4.4 Packaging Responsibilities Where Goods Are Collected by Buyer. Where the Buyer collects Goods from the Supplier, the Supplier remains responsible for ensuring that items are packaged and arranged appropriately to avoid damage during loading, transit, and unloading. This includes, but is not limited to, avoiding the placement of delicate or fragile items beneath heavier goods and using protective materials as necessary. If damage is identified on arrival at the Buyer’s site and is reasonably attributable to inadequate packaging or poor arrangement, the Buyer reserves the right to reject the Goods and/or seek a remedy in accordance with these Terms and Conditions, notwithstanding that title and risk may have passed at the point of collection.

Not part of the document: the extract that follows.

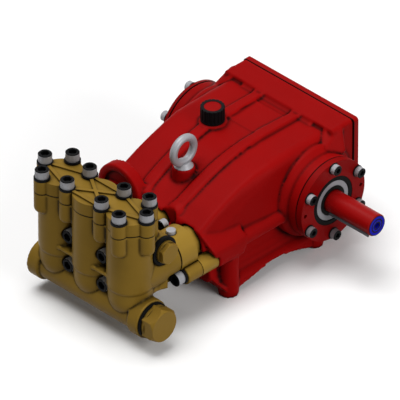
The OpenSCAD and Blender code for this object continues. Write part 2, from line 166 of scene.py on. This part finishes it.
# What surface() is called with for each paint
PAINTS = {
    "cast_red": {
        "colour": RED, "roughness": 0.52, "specular": 0.035, "patches": 0.07, "grain": (700.0, 0.06),
        "edge_mm": 0.8, "crevice_shade": (9.0, 0.14), "corner_shade": 0.10, "seams": RED_SEAMS,
    },
    "plain_red": {"colour": RED, **SMOOTH_PAINT},
    "shaded_cover_red": {"colour": SHADED_RED, **SMOOTH_PAINT},
    "shaft_red": {
        "colour": SHAFT_RED, "roughness": 0.36, "specular": 0.08, "patches": 0.05, "grain": (1500.0, 0.01),
        "edge_mm": 0.5, "crevice_shade": (3.0, 0.2),
    },
    "brass": {"colour": YELLOW, "crevice_shade": (9.0, 0.08), "corner_shade": 0.08, **CAST_BRASS},
    "plate_brass": {"colour": YELLOW, "crevice_shade": (6.0, 0.08), **CAST_BRASS},
    "turned_brass": {"colour": BRIGHT_YELLOW, "roughness": 0.34, "seams": BRASS_SEAMS, **TURNED_BRASS},
    "plug_brass": {"colour": YELLOW, "roughness": 0.36, **TURNED_BRASS},
    "steel": {
        "colour": (0.34, 0.34, 0.36), "roughness": 0.38, "metallic": 0.25, "specular": 0.3,
        "crevice_shade": STEEL_CREVICE_SHADE, **FINE_STEEL,
    },
    "eye_steel": {
        "colour": (0.33, 0.33, 0.35), "roughness": 0.42, "metallic": 0.2, "specular": 0.3,
        "crevice_shade": STEEL_CREVICE_SHADE, **FINE_STEEL,
    },
    # A lighter copy of the steel, with no ambient occlusion darkening: painted light for the side screws,
    # which sit in shade between the barrels
    "lit_side_steel": {
        "colour": (0.52, 0.52, 0.54), "roughness": 0.42, "metallic": 0.2, "specular": 0.4, **FINE_STEEL,
    },
    "dark_steel": {
        "colour": (0.05, 0.05, 0.055), "roughness": 0.36, "metallic": 0.2, "specular": 0.2,
        "crevice_shade": STEEL_CREVICE_SHADE, **FINE_STEEL,
    },
    "grey_ring": {
        "colour": (0.27, 0.27, 0.29), "roughness": 0.40, "metallic": 0.1, "specular": 0.2,
        "crevice_shade": (2.0, 0.3), **FINE_STEEL,
    },
    "black": {
        "colour": (0.003, 0.003, 0.0035), "roughness": 0.5, "specular": 0.06, "patches": 0.2,
        "grain": (1500.0, 0.01), "edge_mm": 0.4,
    },
    "rubber": {
        "colour": (0.004, 0.004, 0.004), "roughness": 0.65, "specular": 0.05, "patches": 0.2,
        "grain": (900.0, 0.02), "edge_mm": 0.5,
    },
    "blue": {
        "colour": (0.008, 0.008, 0.42), "roughness": 0.45, "specular": 0.05, "patches": 0.06,
        "grain": (1200.0, 0.01), "edge_mm": 0.3,
    },
}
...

4.5 The Supplier must promptly inform the Buyer of any potential delay in delivery or performance and must take all reasonable steps to minimise the impact of any such delay.
5.1 The Goods and Services must conform to the specifications outlined in the relevant ISO and/or British Standards, and must be of satisfactory quality, fit for purpose, and free from defects.

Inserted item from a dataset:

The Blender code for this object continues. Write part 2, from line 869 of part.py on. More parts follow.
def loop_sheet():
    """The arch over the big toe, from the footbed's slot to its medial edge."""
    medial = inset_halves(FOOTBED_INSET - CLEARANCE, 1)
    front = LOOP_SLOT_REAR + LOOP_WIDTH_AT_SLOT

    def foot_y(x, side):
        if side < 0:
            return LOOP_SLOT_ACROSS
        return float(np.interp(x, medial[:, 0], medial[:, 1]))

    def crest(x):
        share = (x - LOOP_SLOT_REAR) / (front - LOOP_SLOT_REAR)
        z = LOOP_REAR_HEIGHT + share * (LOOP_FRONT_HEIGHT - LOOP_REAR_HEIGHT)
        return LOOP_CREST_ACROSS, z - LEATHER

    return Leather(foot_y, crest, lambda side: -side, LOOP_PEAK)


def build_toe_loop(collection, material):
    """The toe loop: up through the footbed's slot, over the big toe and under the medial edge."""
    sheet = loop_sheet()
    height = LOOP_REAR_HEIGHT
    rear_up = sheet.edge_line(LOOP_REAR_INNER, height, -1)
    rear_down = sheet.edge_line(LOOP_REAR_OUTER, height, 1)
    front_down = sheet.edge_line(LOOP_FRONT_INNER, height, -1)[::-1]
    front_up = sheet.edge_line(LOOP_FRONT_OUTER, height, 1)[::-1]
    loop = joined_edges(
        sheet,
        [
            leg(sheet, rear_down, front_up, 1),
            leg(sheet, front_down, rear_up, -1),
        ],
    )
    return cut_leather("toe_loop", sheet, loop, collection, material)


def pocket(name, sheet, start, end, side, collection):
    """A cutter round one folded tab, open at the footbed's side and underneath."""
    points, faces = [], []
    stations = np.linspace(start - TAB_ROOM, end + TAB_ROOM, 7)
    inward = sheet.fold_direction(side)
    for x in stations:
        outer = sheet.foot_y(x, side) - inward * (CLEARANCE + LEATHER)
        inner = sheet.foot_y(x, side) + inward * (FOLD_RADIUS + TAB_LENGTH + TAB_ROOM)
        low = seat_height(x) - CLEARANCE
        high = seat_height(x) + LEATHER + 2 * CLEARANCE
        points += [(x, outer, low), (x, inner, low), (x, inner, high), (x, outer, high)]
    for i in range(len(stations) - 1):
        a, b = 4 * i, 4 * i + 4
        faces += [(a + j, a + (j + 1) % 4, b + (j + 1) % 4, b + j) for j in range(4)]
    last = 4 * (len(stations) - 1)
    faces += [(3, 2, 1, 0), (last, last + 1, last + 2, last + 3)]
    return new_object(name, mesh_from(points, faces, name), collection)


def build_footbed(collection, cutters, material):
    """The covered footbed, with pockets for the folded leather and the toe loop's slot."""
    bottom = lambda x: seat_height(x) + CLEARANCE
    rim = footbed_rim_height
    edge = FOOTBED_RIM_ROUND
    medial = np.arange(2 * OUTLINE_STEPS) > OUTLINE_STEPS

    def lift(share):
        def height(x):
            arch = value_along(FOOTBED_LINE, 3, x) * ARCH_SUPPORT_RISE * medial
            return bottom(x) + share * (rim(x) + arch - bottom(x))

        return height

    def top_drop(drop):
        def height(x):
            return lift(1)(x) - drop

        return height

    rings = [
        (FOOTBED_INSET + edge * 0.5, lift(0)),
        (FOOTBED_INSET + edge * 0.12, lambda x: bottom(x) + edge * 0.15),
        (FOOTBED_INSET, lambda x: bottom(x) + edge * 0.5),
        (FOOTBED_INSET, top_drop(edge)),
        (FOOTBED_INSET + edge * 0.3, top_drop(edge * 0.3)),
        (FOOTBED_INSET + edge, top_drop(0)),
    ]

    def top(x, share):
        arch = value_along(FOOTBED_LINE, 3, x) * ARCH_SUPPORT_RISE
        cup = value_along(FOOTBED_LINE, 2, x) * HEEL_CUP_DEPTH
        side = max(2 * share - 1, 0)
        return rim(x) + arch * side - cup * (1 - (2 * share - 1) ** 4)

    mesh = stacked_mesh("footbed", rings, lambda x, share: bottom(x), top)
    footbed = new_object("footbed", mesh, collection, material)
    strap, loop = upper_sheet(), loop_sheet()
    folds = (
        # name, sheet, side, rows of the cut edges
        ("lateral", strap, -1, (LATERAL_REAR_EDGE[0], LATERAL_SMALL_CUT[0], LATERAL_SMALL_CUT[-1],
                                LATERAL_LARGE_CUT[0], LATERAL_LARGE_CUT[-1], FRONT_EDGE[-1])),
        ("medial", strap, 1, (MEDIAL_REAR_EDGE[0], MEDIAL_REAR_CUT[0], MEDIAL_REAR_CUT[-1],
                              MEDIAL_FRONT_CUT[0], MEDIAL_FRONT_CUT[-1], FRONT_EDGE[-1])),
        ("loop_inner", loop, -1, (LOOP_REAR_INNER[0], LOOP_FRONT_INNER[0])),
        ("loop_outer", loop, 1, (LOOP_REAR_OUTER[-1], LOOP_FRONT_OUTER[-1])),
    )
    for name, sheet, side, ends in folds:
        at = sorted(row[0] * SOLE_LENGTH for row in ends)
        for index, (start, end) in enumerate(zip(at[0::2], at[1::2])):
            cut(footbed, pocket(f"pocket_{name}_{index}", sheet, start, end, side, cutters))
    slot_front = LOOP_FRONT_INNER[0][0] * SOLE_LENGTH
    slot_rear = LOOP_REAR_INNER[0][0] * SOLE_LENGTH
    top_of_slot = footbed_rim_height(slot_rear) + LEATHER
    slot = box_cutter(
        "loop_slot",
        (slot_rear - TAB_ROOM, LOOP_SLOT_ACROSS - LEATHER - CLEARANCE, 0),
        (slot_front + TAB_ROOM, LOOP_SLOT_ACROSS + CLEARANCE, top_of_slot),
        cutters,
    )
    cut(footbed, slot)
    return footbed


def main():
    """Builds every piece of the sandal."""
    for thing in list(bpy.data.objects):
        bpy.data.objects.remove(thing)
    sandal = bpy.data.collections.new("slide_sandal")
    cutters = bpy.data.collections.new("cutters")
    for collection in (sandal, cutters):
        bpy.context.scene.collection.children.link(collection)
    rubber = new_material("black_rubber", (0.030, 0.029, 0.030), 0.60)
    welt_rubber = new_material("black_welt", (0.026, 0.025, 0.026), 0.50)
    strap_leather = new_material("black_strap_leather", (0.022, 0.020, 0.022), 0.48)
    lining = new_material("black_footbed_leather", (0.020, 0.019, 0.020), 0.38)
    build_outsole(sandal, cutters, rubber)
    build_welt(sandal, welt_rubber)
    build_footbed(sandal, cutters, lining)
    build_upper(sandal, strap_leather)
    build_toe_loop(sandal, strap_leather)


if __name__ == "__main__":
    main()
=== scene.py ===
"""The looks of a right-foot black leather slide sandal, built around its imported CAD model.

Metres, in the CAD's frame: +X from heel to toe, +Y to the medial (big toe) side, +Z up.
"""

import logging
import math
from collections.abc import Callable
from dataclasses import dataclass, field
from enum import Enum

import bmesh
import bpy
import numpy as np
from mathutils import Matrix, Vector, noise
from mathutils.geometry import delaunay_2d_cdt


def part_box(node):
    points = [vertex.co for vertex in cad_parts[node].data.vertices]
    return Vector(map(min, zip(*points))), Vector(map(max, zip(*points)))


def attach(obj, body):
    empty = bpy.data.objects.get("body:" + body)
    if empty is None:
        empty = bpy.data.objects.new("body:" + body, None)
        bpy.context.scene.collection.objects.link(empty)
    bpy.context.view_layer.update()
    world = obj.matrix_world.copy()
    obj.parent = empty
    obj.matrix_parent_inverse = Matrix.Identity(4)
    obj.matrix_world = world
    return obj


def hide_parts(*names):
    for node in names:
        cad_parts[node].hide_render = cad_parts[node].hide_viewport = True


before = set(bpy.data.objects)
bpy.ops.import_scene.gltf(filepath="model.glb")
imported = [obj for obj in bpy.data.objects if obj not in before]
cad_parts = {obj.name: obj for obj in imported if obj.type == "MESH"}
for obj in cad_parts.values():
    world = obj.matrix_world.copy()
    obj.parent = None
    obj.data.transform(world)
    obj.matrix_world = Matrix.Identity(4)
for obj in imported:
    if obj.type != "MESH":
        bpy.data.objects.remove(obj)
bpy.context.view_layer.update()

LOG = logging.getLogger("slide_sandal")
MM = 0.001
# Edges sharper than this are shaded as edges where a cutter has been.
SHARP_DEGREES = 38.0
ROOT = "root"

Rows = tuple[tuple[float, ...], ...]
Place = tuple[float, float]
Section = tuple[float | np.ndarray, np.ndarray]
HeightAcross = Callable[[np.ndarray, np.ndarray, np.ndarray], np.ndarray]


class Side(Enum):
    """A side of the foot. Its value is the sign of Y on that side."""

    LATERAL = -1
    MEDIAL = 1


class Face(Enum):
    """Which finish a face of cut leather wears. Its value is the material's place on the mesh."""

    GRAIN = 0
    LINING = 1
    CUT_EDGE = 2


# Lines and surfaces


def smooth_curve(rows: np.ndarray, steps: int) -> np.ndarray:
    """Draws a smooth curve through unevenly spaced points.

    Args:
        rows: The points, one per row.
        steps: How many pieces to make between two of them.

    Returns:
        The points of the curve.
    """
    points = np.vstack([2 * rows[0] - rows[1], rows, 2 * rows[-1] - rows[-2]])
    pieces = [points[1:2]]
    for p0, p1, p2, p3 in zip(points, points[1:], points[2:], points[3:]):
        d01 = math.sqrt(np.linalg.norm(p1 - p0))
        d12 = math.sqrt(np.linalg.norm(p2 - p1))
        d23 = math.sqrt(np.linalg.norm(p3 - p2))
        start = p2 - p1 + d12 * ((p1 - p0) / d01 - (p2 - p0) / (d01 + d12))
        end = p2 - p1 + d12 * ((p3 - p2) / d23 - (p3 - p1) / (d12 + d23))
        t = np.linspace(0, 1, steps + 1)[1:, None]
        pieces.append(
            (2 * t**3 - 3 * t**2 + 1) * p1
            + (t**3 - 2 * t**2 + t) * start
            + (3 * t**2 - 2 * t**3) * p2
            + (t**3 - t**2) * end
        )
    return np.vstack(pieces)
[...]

5.2 Armorduct reserves the right to inspect and test the Goods and Services at any time, either prior to or following delivery.
5.3 If the Goods or Services are found to be non-compliant, Armorduct may reject them and request a replacement, corrective action, or refund at the Supplier’s expense.
5.4 Armorduct reserves the right to conduct an audit of any Supplier deemed to be non-compliant with these Terms and Conditions.
Title and risk in the Goods shall pass to the Buyer upon delivery, unless otherwise agreed in writing.
7.1 The Supplier warrants that all Goods and Services supplied under the Purchase Order shall:
• Conform in all respects with the specifications, drawings, samples or other descriptions provided by the Buyer;
• Be of satisfactory quality and free from defects in design, materials, and workmanship;
• Be fit for the purpose for which they are intended, whether expressed or implied and whether or not such purpose has been made known to the Supplier;
• Comply with all applicable statutory requirements, regulations and industry standards.
7.2 The Supplier warrants that any Services provided shall be performed:
• Using reasonable skill, care and diligence in accordance with good industry practice;
• By appropriately qualified and trained personnel;
• In compliance with all applicable laws and regulations.
7.3 In the event that any Goods or Services fail to meet the above warranties, the Buyer reserves the right to:
• Reject the Goods or Services in whole or in part;
• Require the Supplier to promptly repair or replace the Goods or re-perform the Services at the Supplier’s expense;
• Withhold payment, or recover any payment already made, in respect of any Goods or Services that are faulty, non-conforming, or not provided in accordance with the Purchase Order and these Terms and Conditions;
• Recover any costs incurred in obtaining replacements or rectifying defects from the Supplier.
7.4 These rights are without prejudice to any other rights or remedies available to the Buyer under applicable law or these Terms and Conditions.
The Supplier shall indemnify the Buyer against any loss, liability or expense arising from the Supplier’s breach of contract, negligence, or failure to comply with statutory obligations.
The Supplier shall maintain appropriate insurance, including public liability and product liability cover.
9.1 The Buyer may terminate the Purchase Order immediately by written notice to the Supplier in the following circumstances:
9.2 In the event of termination for cause under 9.1, the Buyer may, without prejudice to its other rights and remedies:
9.3 The Buyer may also terminate the Purchase Order for convenience at any time by giving the Supplier not less than five (5) days’ written notice, unless agreed otherwise in writing. In such cases, the Supplier shall be entitled to payment for Goods or Services properly delivered and accepted up to the date of termination, but not for any loss of anticipated profit or other consequential loss.
The Supplier shall keep confidential all information relating to the Buyer’s business, operations, or goods/services, and shall not disclose it to third parties without written consent.
All intellectual property rights arising from the performance of the Purchase Order shall belong to the Buyer, unless otherwise agreed in writing.
The Supplier shall comply with all applicable laws, statutes, and regulations relating to anti-bribery, anti-corruption, and modern slavery. The Supplier shall maintain and enforce adequate policies and procedures to ensure compliance and shall promptly notify the Buyer of any actual or suspected breach.
The Supplier shall not subcontract, assign, or otherwise transfer any part of its obligations under the Purchase Order without the prior written consent of the Buyer. Any unauthorised subcontracting or assignment shall entitle the Buyer to terminate the Purchase Order immediately.
Where the Supplier processes personal data on behalf of the Buyer, it shall do so in accordance with applicable data protection laws, including the UK General Data Protection Regulation (UK GDPR). The Supplier shall implement appropriate technical and organisational measures to safeguard the data and shall not transfer it outside the UK without prior written consent.
The Supplier shall operate in an environmentally responsible manner and comply with all applicable environmental laws and regulations. The Buyer encourages the use of sustainable practices in the production, packaging, and delivery of Goods and Services.
These Terms and Conditions and any disputes arising from them shall be governed by the laws of England and Wales. The parties submit to the exclusive jurisdiction of the English courts.